══ DATA SEGMENT
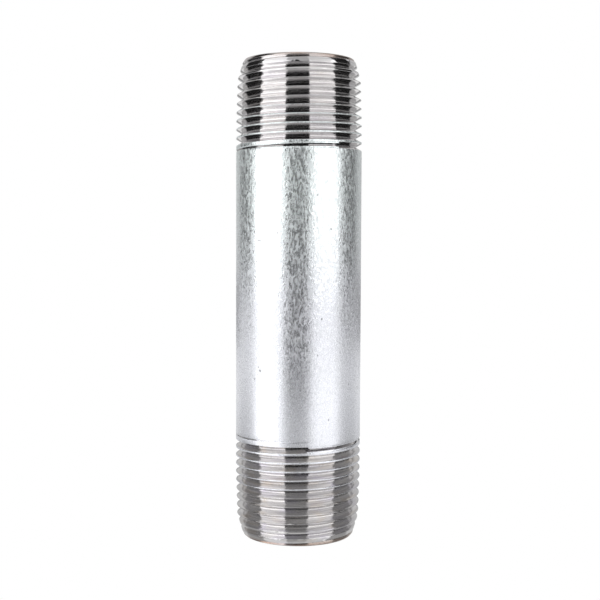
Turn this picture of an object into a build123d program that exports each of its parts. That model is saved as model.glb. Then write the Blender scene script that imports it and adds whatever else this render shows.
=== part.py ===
from build123d import *

import os
from math import atan, cos, degrees, radians, tan

# A hot-dip galvanized pipe nipple: a 4 inch length of 3/4 inch schedule 40 steel pipe with a
# right-hand 14 TPI taper pipe thread on each end. Millimetres. +Z runs along the pipe, and the
# origin is the centre of the lower end face. -Y is the front.

INCH = 25.4

# Pipe and zinc
LENGTH = 4 * INCH
PIPE_RADIUS = 26.67 / 2
WALL = 2.87
ZINC = 0.08

# Taper thread: 14 threads to the inch, 60 degree form, 1 in 16 on the diameter
PITCH = INCH / 14
FLANK_ANGLE = 30.0
THREAD_DEPTH = 0.8 * PITCH
ROOT_FLAT = 0.038 * PITCH
RADIAL_TAPER = 1 / 32
END_PITCH_RADIUS = 24.579 / 2

# Each end: a broken edge beside the flat face, then a lead-in cone that cuts the first crests short
END_FACE_RADIUS = 11.6
EDGE_BREAK_RADIUS = 11.97
EDGE_BREAK_HEIGHT = 0.35
LEAD_IN_SLOPE = 0.3
BORE_CHAMFER = 0.3

# Where each thread starts to run out: the height above its own end face, the direction around the
# pipe, and how many turns the groove takes to come up out of the surface
LOWER_RUNOUT = {"height": 20.21, "azimuth": -115.2, "turns": 1.1}
UPPER_RUNOUT = {"height": 18.48, "azimuth": 25.2, "turns": 0.6}
FULL_TURNS = 12

# The groove cutter reaches this far outside the thread crests
CUTTER_REACH = 0.03

# Direction of the seam line of every revolved face, clear of the places where the grooves end
SEAM_AZIMUTH = 200

# Sizes that follow from those above
bore_radius = PIPE_RADIUS - WALL
zinc_outer_radius = PIPE_RADIUS + ZINC
zinc_bore_radius = bore_radius - ZINC
end_root_radius = END_PITCH_RADIUS - THREAD_DEPTH / 2
end_crest_radius = END_PITCH_RADIUS + THREAD_DEPTH / 2
taper_angle = degrees(atan(RADIAL_TAPER))
full_diameter_height = (PIPE_RADIUS - end_crest_radius) / RADIAL_TAPER
full_zinc_height = (zinc_outer_radius - end_crest_radius) / RADIAL_TAPER
lead_in_start_radius = EDGE_BREAK_RADIUS - EDGE_BREAK_HEIGHT * LEAD_IN_SLOPE
lead_in_height = (end_crest_radius - lead_in_start_radius) / (LEAD_IN_SLOPE - RADIAL_TAPER)
lead_in_radius = end_crest_radius + lead_in_height * RADIAL_TAPER


def root_radius_at(height):
    """Radius of the thread root at a height above the end face."""
    return end_root_radius + height * RADIAL_TAPER


def groove_corners(root_radius, height):
    """The V of the groove as (radius, height) corners, with its root at the given place."""
    top_radius = root_radius + THREAD_DEPTH + CUTTER_REACH
    half_root = ROOT_FLAT / 2
    half_top = half_root + (THREAD_DEPTH + CUTTER_REACH) * tan(radians(FLANK_ANGLE))
    return [
        (root_radius, height - half_root),
        (top_radius, height - half_top),
        (top_radius, height + half_top),
        (root_radius, height + half_root),
    ]


def groove_sides(root_radius, height, turns, cone_angle):
    """Faces around one stretch of the groove, ruled between the helices its corners follow."""
    slant_pitch = PITCH / cos(radians(cone_angle))
    helices = [
        Helix(slant_pitch, turns * PITCH, radius, center=(0, 0, z), cone_angle=cone_angle)
        for radius, z in groove_corners(root_radius, height)
    ]
    neighbours = helices[1:] + helices[:1]
    return [Face.make_surface_from_curves(a, b) for a, b in zip(helices, neighbours)]


def groove_end(root_radius, height, turns):
    """The flat face that closes the groove cutter, that many turns around from +X."""
    outline = Wire.make_polygon([(r, 0, z) for r, z in groove_corners(root_radius, height)])
    return Face(outline).rotate(Axis.Z, 360 * turns)


def groove_cutter(runout):
    """The whole groove of one thread as a solid, measured up from its end face at z = 0."""
    start_height = runout["height"] - FULL_TURNS * PITCH
    end_height = runout["height"] + runout["turns"] * PITCH
    runout_root = root_radius_at(runout["height"])
    runout_angle = degrees(atan((zinc_outer_radius - runout_root) / (runout["turns"] * PITCH)))
    faces = [groove_end(root_radius_at(start_height), start_height, 0)]
    for turn in range(FULL_TURNS):
        height = start_height + turn * PITCH
        faces += groove_sides(root_radius_at(height), height, 1, taper_angle)
    faces += groove_sides(runout_root, runout["height"], runout["turns"], runout_angle)
    faces.append(groove_end(zinc_outer_radius, end_height, runout["turns"]))
    return Solid(Shell(faces)).rotate(Axis.Z, runout["azimuth"])


profile_plane = Plane.XZ.rotated((0, 0, SEAM_AZIMUTH))
end_over_end = Location((0, 0, LENGTH), (180, 0, 0))
groove_cutters = [
    groove_cutter(LOWER_RUNOUT),
    groove_cutter(UPPER_RUNOUT).moved(end_over_end),
]

# The pipe: a tube with tapered ends, an edge break and a lead-in cone on each, then both threads
with BuildPart() as steel_pipe:
    with BuildSketch(profile_plane):
        with BuildLine():
            Polyline(
                (bore_radius + BORE_CHAMFER, 0),
                (END_FACE_RADIUS, 0),
                (EDGE_BREAK_RADIUS, EDGE_BREAK_HEIGHT),
                (lead_in_radius, lead_in_height),
                (PIPE_RADIUS, full_diameter_height),
                (PIPE_RADIUS, LENGTH - full_diameter_height),
                (lead_in_radius, LENGTH - lead_in_height),
                (EDGE_BREAK_RADIUS, LENGTH - EDGE_BREAK_HEIGHT),
                (END_FACE_RADIUS, LENGTH),
                (bore_radius + BORE_CHAMFER, LENGTH),
                (bore_radius, LENGTH - BORE_CHAMFER),
                (bore_radius, BORE_CHAMFER),
                close=True,
            )
        make_face()
    revolve(axis=Axis.Z)
    for cutter in groove_cutters:
        add(cutter, mode=Mode.SUBTRACT)

# The outer zinc: a skin on the barrel, cut by the same threads, so it stays on the flat crests of
# the last turns and thins to nothing where the thread's own taper takes the surface away
with BuildPart() as outer_zinc_coating:
    with BuildSketch(profile_plane):
        with BuildLine():
            Polyline(
                (PIPE_RADIUS, full_diameter_height),
                (zinc_outer_radius, full_zinc_height),
                (zinc_outer_radius, LENGTH - full_zinc_height),
                (PIPE_RADIUS, LENGTH - full_diameter_height),
                close=True,
            )
        make_face()
    revolve(axis=Axis.Z)
    for cutter in groove_cutters:
        add(cutter, mode=Mode.SUBTRACT)

# The inner zinc: a skin on the bore, cut away by the chamfer at each end
with BuildPart() as inner_zinc_coating:
    with BuildSketch(profile_plane):
        with BuildLine():
            Polyline(
                (zinc_bore_radius, BORE_CHAMFER + ZINC),
                (bore_radius, BORE_CHAMFER),
                (bore_radius, LENGTH - BORE_CHAMFER),
                (zinc_bore_radius, LENGTH - BORE_CHAMFER - ZINC),
                close=True,
            )
        make_face()
    revolve(axis=Axis.Z)

steel_pipe.part.label = "steel_pipe"
outer_zinc_coating.part.label = "outer_zinc_coating"
inner_zinc_coating.part.label = "inner_zinc_coating"

os.makedirs("parts", exist_ok=True)
export_step(steel_pipe.part, "parts/steel_pipe.step")
export_step(outer_zinc_coating.part, "parts/outer_zinc_coating.step")
export_step(inner_zinc_coating.part, "parts/inner_zinc_coating.step")
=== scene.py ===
import math

import bpy
import numpy as np
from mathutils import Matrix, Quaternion, Vector


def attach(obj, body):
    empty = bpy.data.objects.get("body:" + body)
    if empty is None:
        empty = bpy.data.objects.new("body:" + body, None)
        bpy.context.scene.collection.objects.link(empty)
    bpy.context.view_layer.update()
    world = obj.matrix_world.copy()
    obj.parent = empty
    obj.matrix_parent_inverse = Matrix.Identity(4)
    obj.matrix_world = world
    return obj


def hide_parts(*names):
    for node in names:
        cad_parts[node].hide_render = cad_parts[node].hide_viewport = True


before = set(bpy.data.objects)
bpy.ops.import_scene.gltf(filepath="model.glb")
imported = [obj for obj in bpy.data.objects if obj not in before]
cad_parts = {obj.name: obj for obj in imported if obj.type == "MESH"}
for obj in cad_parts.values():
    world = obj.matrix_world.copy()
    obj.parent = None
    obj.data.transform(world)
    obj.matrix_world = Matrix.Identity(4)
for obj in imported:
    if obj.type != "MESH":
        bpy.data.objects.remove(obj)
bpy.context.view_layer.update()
scene = bpy.context.scene

# Sizes of the nipple in millimetres, the same as the CAD's
MM = 0.001
INCH = 25.4
LENGTH = 4 * INCH
PIPE_RADIUS = 26.67 / 2
WALL = 2.87
ZINC = 0.08
PITCH = INCH / 14
FLANK_SLOPE = math.tan(math.radians(30))
THREAD_DEPTH = 0.8 * PITCH
ROOT_FLAT = 0.038 * PITCH
RADIAL_TAPER = 1 / 32
END_PITCH_RADIUS = 24.579 / 2
END_FACE_RADIUS = 11.6
EDGE_BREAK_HEIGHT = 0.35
EDGE_BREAK_RADIUS = 11.97
LEAD_IN_SLOPE = 0.3
BORE_CHAMFER = 0.3
LOWER_RUNOUT = {"height": 20.21, "azimuth": -115.2, "turns": 1.1, "seed": 3}
UPPER_RUNOUT = {"height": 18.48, "azimuth": 25.2, "turns": 0.6, "seed": 8}
FULL_TURNS = 12
# Height above the end face at which the threaded part of the mesh ends and the plain barrel starts
THREAD_TOP = 23.2
CLEAR_OF_METAL = 1.0

BORE_RADIUS = PIPE_RADIUS - WALL
ZINC_RADIUS = PIPE_RADIUS + ZINC
ROOT_RADIUS = END_PITCH_RADIUS - THREAD_DEPTH / 2
CREST_RADIUS = END_PITCH_RADIUS + THREAD_DEPTH / 2

# The visual mesh, in millimetres: columns around the pipe, rounding of the crests and roots, and how
# far all of it lies inside the CAD surface
COLUMNS = 228
THETA = np.arange(COLUMNS) * 2 * math.pi / COLUMNS
CREST_ROUNDING = 0.07
ROOT_ROUNDING = 0.05
SKIN_INSET = 0.002
MERGE_DISTANCE = 2e-5
SHARP_ANGLE = math.radians(50)
END_FACE_RIM = 0.03
BARREL_RINGS = 40
# A face of the zinc is kept if one of its corners rises by the first amount above the steel, and every
# point of it stays at least the second amount above the steel
ZINC_FACE_RISE = 0.002
ZINC_POINT_RISE = 0.0005

# Rows of the mesh in one turn of the thread: shares of the root flat and of each flank from root to
# crest, and the widest distance from a crest edge to the row beside it
ROOT_SHARE = 0.9
FLANK_FOOT = 0.06
FLANK_SHARES = (0.5, 0.93)
CREST_EDGE_ROW = 0.04
WIDEST_GROOVE = 0.95 * PITCH / 2
# The distance from a root to its crest edges is found in a few steps from a first guess
FIRST_GROOVE_GUESS = 0.8
GROOVE_STEPS = 6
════
REQUEST :: Give the lines again, exactly as they stand, from the beginning of the data through the line with "from math import".

SOLUTION FOR THIS TASK ::
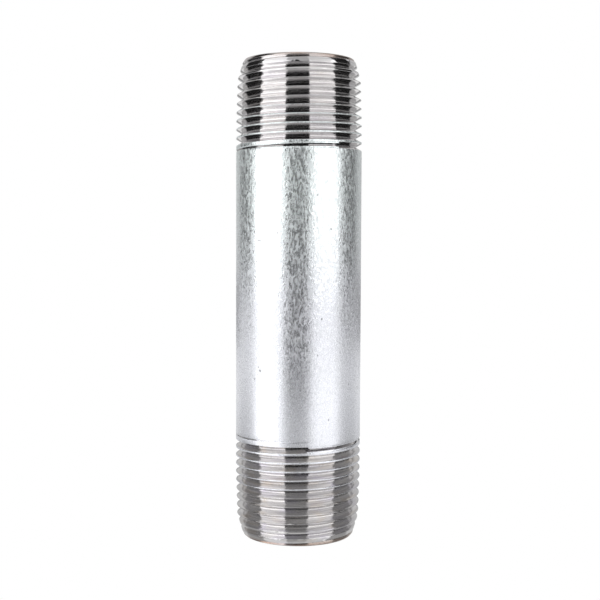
Turn this picture of an object into a build123d program that exports each of its parts. That model is saved as model.glb. Then write the Blender scene script that imports it and adds whatever else this render shows.
=== part.py ===
from build123d import *

import os
from math import atan, cos, degrees, radians, tan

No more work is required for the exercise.